Insomma, crisi drammatiche come quella del 1929 o quella del 2008, potrebbero sembrare un trascurabile incidente di percorso rispetto al mondo demograficamente squilibrato che ci aspetta.

Fondamentale una politica migratoria

I ricercatori concludono il loro studio abbozzando alcune possibili soluzioni, che ovviamente non compete a loro implementare, bensì ai governi dei singoli Paesi. Una su tutte, le «politiche di immigrazione liberale – si legge sempre nella ricerca -, che potrebbero aiutare a mantenere la dimensione della popolazione e la crescita economica, anche se diminuisce la fertilità».

Secondo il professor Douglas Nelson, economista dell’Università di Nottingham, l’implementazione di politiche di immigrazione liberale prevede alcune caratteristiche fondamentali: la libertà individuale di fare scelte migratorie; la tutela dei diritti di proprietà sul lavoro e l’applicazione di contratti legittimi; la tutela dei diritti della persona. Nelson sostiene che un regime di migrazione globale ben strutturato rappresenterebbe un fondamentale supporto allo sviluppo nazionale dei singoli Stati.

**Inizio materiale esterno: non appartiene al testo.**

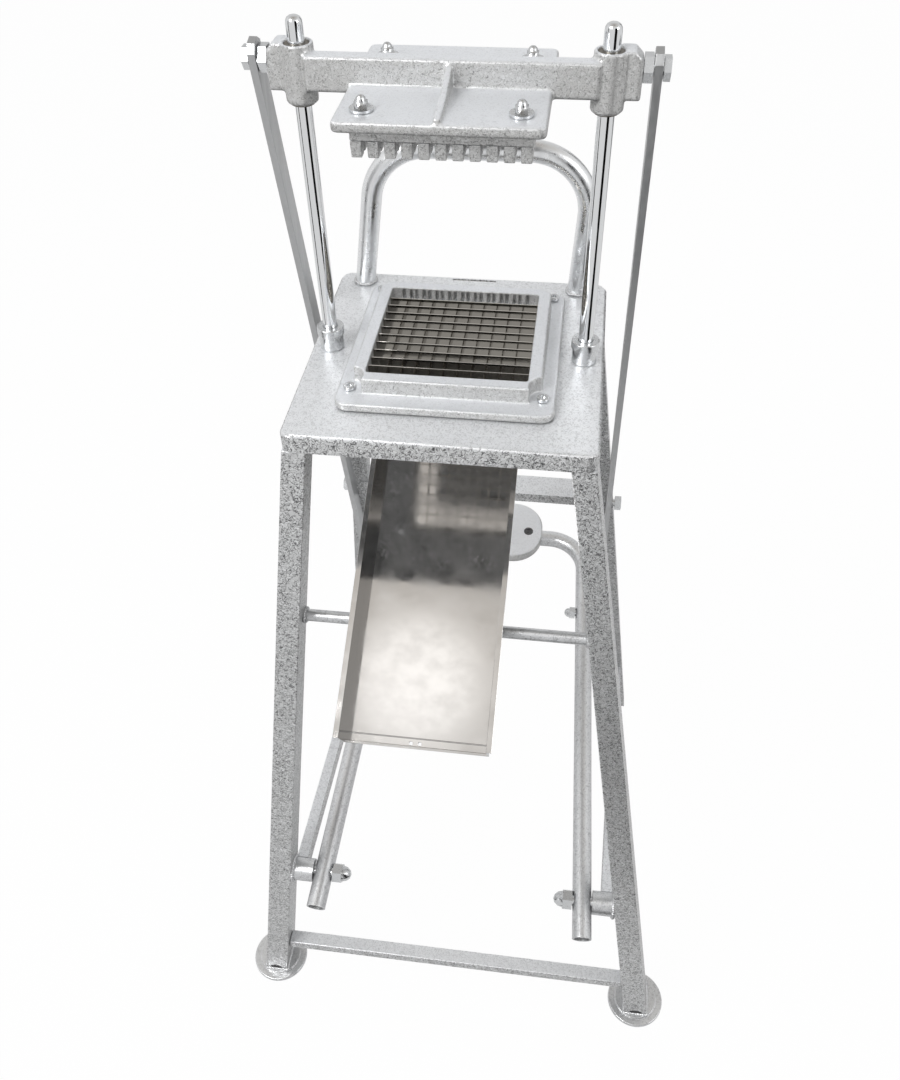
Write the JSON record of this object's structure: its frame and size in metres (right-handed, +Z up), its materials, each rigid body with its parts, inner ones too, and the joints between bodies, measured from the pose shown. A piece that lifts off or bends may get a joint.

Un centro di accoglienza migranti in Grecia, foto di Julie Ricard, Unsplash

Stando alle previsioni, l’Italia sarà tra i Paesi che soffriranno maggiormente sia il drastico calo demografico previsto, sia il progressivo invecchiamento della popolazione già in atto da tempo. E l’unico modo per conciliare una pressione migratoria sempre più forte proveniente da un’Africa giovane e popolosa con la necessità di avere in Italia e in Europa un mercato del lavoro attivo è di predisporre prima possibile, in sinergia con i Paesi di origine, politiche migratorie razionali e lungimiranti, che prevedano una formazione e delle tutele per i nuovi arrivati. Oppure addio pensioni e sanità pubblica gratuita.

Commentando lo studio, anche il professor Ibrahim Abubakar della University College di Londra evidenzia che «in fin dei conti, se le previsioni fossero esatte anche solo per metà, la migrazione diventerà una necessità per tutte le nazioni e non un’opzione. La distribuzione delle popolazioni in età lavorativa sarà cruciale nel determinare se l’umanità prospererà o appassirà».

Il team di Seattle sottolinea infine che la risposta al declino della popolazione «non deve compromettere i progressi sulla libertà e sui diritti riproduttivi delle donne. Questo studio offre ai governi di tutti i Paesi l’opportunità di iniziare a ripensare le loro politiche in materia di migrazione, forza lavoro e sviluppo economico per affrontare le sfide poste dal cambiamento demografico.»